In Guatemala, I slept on the bare floor in the cabin of a stranger whom I had only met the day before. There were guns, knives, and a harpoon on his wall and I was a bit hesitant to crash there but didn’t have anywhere else to go. What’s most surprising is that, after sharing a meal with him and speaking for a few hours, I felt more comfortable sleeping on that floor than I had sleeping in a luxurious bed in Costa Rica. It was much more the mindset and energy I had brought with me that truly determined if I was going to feel “at home,” and be happy, than the comfortable familiarity of the bed I slept on or the room I found myself in.

Freedom is more than a word.

Freedom has become my lifestyle, whether I wanted it to be or not.

When I realized my time in Indonesia was coming to an end, I didn’t feel obligated to stay because of worries about a lease, roommates, or other obligations that I had back when living in New York.
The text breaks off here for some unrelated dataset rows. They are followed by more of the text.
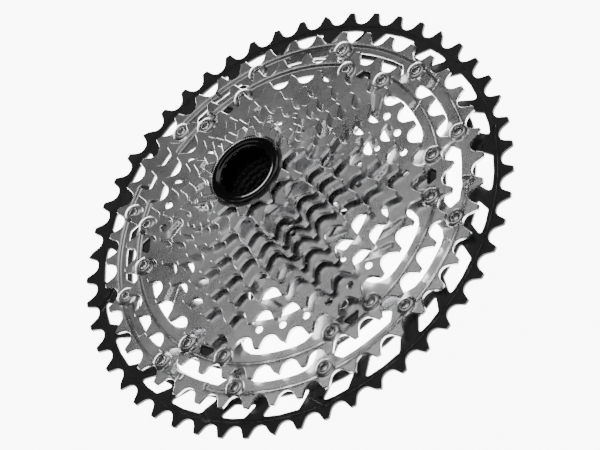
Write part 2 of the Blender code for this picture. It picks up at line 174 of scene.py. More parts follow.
def root_radius(teeth):
    return pitch_radius(teeth) - VALLEY_RADIUS


def rounded(points, radius, steps=4):
    """Replaces each corner of a polygon by an arc of about that radius."""
    points = np.asarray(points, float)
    out = []
    for i in range(len(points)):
        before, corner, after = points[i - 1], points[i], points[(i + 1) % len(points)]
        u, v = before - corner, after - corner
        lu, lv = np.linalg.norm(u), np.linalg.norm(v)
        u, v = u / lu, v / lv
        half = 0.5 * math.acos(float(np.clip(u @ v, -1.0, 1.0)))
        cut = min(radius / math.tan(half), 0.45 * lu, 0.45 * lv)
        start, end = corner + u * cut, corner + v * cut
        for t in np.linspace(0.0, 1.0, steps + 1):
            out.append((1 - t) ** 2 * start + 2 * t * (1 - t) * corner + t ** 2 * end)
    return np.array(out)


def dense(points, spacing):
    """The same closed loop with a point at least every spacing."""
    points = np.asarray(points, float)
    out = []
    for a, b in zip(points, np.roll(points, -1, axis=0)):
        count = max(1, int(math.ceil(np.linalg.norm(b - a) / spacing)))
        out += [a + (b - a) * k / count for k in range(count)]
    return np.array(out)


def signed_area(loop):
    x, y = loop[:, 0], loop[:, 1]
    return 0.5 * float(np.sum(x * np.roll(y, -1) - y * np.roll(x, -1)))


def turned_to(loop, anticlockwise):
    return loop if (signed_area(loop) > 0) == anticlockwise else loop[::-1]


def inset(loop, distance):
    """Moves a loop to its left, into the material, with mitred corners."""
    before = loop - np.roll(loop, 1, axis=0)
    after = np.roll(loop, -1, axis=0) - loop
    normals = []
    for edge in (before, after):
        edge = edge / np.maximum(np.linalg.norm(edge, axis=1, keepdims=True), 1e-9)
        normals.append(np.stack([-edge[:, 1], edge[:, 0]], axis=1))
    middle = normals[0] + normals[1]
    middle /= np.maximum(np.linalg.norm(middle, axis=1, keepdims=True), 1e-9)
    stretch = 1.0 / np.maximum(np.sum(middle * normals[0], axis=1), 0.6)
    return loop + middle * (distance * stretch)[:, None]


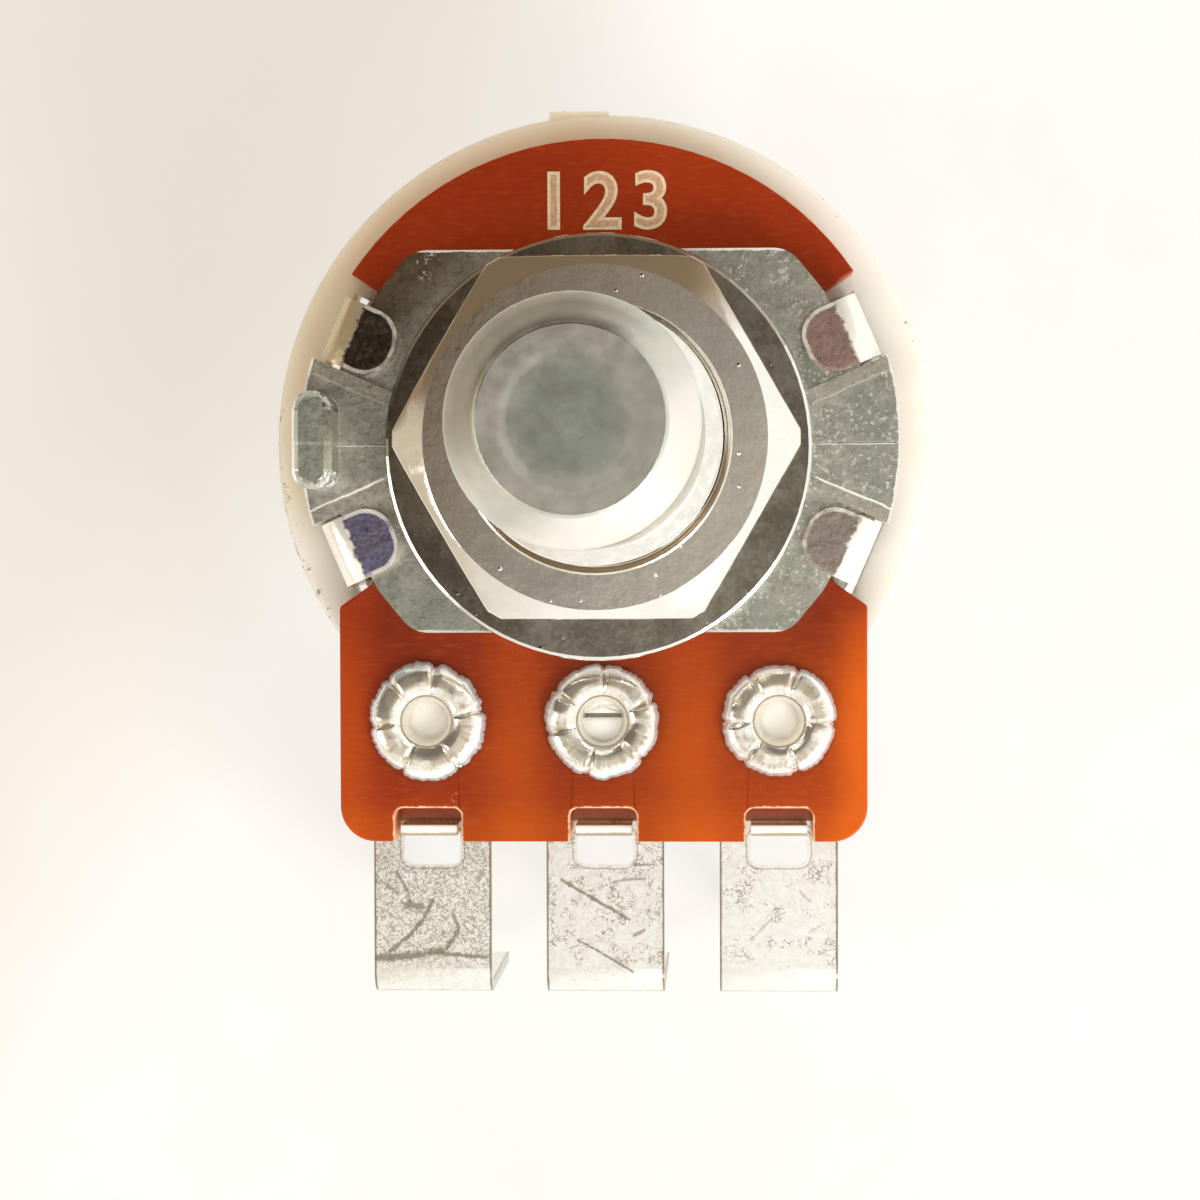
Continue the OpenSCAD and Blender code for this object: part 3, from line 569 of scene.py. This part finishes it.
def print_ink(name, light, dark):
    """Thin, uneven printing ink."""
    f = Finish(name)
    grain = f.noise(9.0, 5, 0.7)
    base = f.between(grain, 0.38, 0.62, dark, light)
    return f.set(base, f.gloss(grain, 0.45, 0.6), f.bump(grain, 0.012, 0.7))


# Scratches of the three terminals: points in millimetres, width, strength
LEFT_MARKS = (
    (((-6.68, -14.86), (-5.63, -14.80), (-4.80, -14.66)), 0.24, 0.85),
    (((-4.80, -14.72), (-3.44, -14.84)), 0.11, 0.8),
    (((-6.25, -14.66), (-5.70, -14.22), (-5.29, -13.75), (-5.0, -13.17)), 0.12, 0.8),
    (((-4.41, -13.6), (-4.25, -13.99), (-4.33, -14.2), (-4.63, -14.6)), 0.12, 0.8),
    (((-6.06, -12.35), (-5.72, -12.93), (-5.66, -13.2)), 0.10, 0.7),
    (((-5.78, -13.3), (-5.35, -13.38)), 0.26, 0.75),
    (((-6.3, -12.8), (-6.02, -12.96)), 0.12, 0.6))
MIDDLE_MARKS = (
    (((-1.26, -12.59), (-0.26, -13.17), (0.69, -13.73)), 0.11, 0.85),
    (((-0.79, -14.33), (-0.17, -14.66), (0.79, -15.24)), 0.07, 0.8),
    (((0.21, -12.66), (0.6, -12.56), (1.12, -12.55)), 0.09, 0.6),
    (((0.83, -14.18), (1.12, -14.04)), 0.10, 0.7),
    (((0.87, -12.15), (1.41, -12.14)), 0.07, 0.7))
RIGHT_MARKS = (
    (((4.2, -14.3), (4.8, -13.7), (5.2, -13.5)), 0.07, 0.35),
    (((5.6, -12.9), (5.9, -13.2)), 0.08, 0.4))

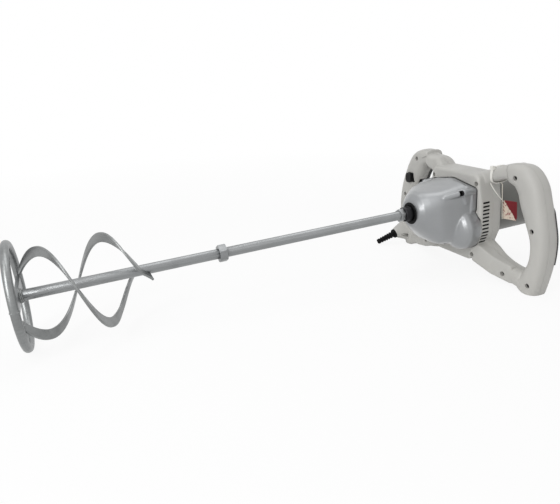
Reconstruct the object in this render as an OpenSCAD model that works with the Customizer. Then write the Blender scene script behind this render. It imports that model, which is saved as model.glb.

Instead of “freedom” being an abstract concept that people often aimlessly strive towards, when you decide to live this type of life, you and your lifestyle become the embodiment of it, which is both scary and exciting.

However, it’s important to remember that freedom is relative. Taking off a day from work to spend time alone or with friends and family could be your version of freedom. Spending time painting, writing, or going for a run could be another. It’s on you to decide how you define being free and never allow yourself to get sucked into thinking that someone else’s definition has to be yours; you don’t have to wake up and implode your life one day like I did if you already truly feel happy and free.

Fear is normal, and to be expected.

This is where I contradict everything I just wrote by admitting that I am afraid. I am afraid that choices I make today may end up biting me in the rear if the plans I have for myself don’t work out. I am afraid I’m allowing meaningful relationships and friendships with family and friends back in New York to wither and fade away because of the journey I’m on. I’m afraid of the fact that I don’t have all of the answers, and often don’t know what I’m doing.

But, what I do know is that when you drastically change your life in order to increase your happiness, fear is a necessary part of the equation. Lying awake at night wondering what is going to happen is normal. The feeling of sweat forming a light film over your palms when someone says, “So, what’s next?” is okay. And feeling stupid for leaving behind what should have been “a good life,” is acceptable. Because I wouldn’t trade anything I’ve learned for any amount of security. I have faith that my life will all work out, even if I do end up sleeping on a couch in my parent’s house and living out of a suitcase for the foreseeable future. And because I know that betting on living the life you want versus the life you think you’re supposed to want, is always the better choice.